Completely Opposed to Something or Other

A DR Classique, written by your editor one year ago today, in honor of the week’s May Day celebrations…

Stupidity, like poverty, is relative.

The sentiments expressed by London’s May Day protesters ranged from the pathetic to the sublime. "I’ve spent a lot of time in India," said one. "A lot of people are living a good life in the West and don’t need these luxuries."

"Capitalism commits atrocities and illegal acts and hides behind a corporate whitewash," noted Adam, 30, who described himself to Daily Telegraph reporters as an "anarchist."

"Women do most of the world’s unwaged work," said Liz, a member of the Global Women’s Strike. "We want wages for all caring work to establish women’s entitlement to the wealth and resources we have produced. We want wages for housework."

"We are sick of big companies making money just for greed," added another woman.

Another protester, describing the people around her: "This is the cream of society with intelligent people who have a passion for life." Cream rises to the top of a fluid society. But so does scum. Sometimes, it is hard to tell the difference between the two.

None of these comments made much sense. So, I listened carefully to a talk show, on which the guests represented various factions of the anti-capitalist crusade. Would they have a new critique of modern society…a new crackpot theory…? Would there be a new Marx or Engels among them?
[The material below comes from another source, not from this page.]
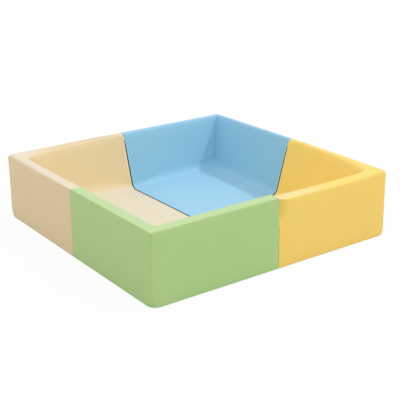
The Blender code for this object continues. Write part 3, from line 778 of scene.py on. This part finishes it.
# %% Covers
for colour in MODULES:
    name = f"{colour}_leathercloth_cover"
    skin = mesh_from_grids(name, colour, skin_grids(colour, movements[colour]))
    cover = new_object(name, skin, CLOTHS[colour])
    solid = cover.modifiers.new("cloth", "SOLIDIFY")
    solid.thickness = CLOTH
    solid.offset = -1.0
    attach(cover, f"{colour}_module")
    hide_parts(f"{colour}_cover")
    print(name, len(cover.data.polygons), "faces")

# %% [markdown]
# ## The foam inside
# Each cover holds two wall blocks, mitred at the corner, and a floor slab with a groove for the zip.
# Plain slabs would leave the cover hollow at its rounded edges, so the blocks follow the same sweep
# as the cover, set in by the cloth and a hair of air.

# %% Foam
FOAM = {"bottom": 3, "face": 15, "top": 2, "land": 2, "inner": 4, "cove": 6, "corner": 4, "leg": 28}
FOAM_INSET = CLOTH + 0.0008
MITRE = 0.0003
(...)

Alas, not a sentence…not a word…not even a half- formed syllable that might be mistaken for an original thought was uttered.

"Everything is being privatized," an environmental activist observed. "Big corporations are taking over. We are losing control over our own lives. That’s the real problem with globalization. The companies have become more powerful than government. We vote, but it doesn’t make any difference. We still get the same products shoved down our throats…while corporations make obscene profits for the benefit of their shareholders, not the public."

I was hoping he would name names. Daily Reckoning readers would be delighted to invest in a company making obscene profits for the benefit of shareholders. Even mildly titillating profits would be nice. But as soon as a company makes enough money to get investors excited, competition and share prices increase and the big profits quickly disappear. In a matter of months, profits are merely respectable.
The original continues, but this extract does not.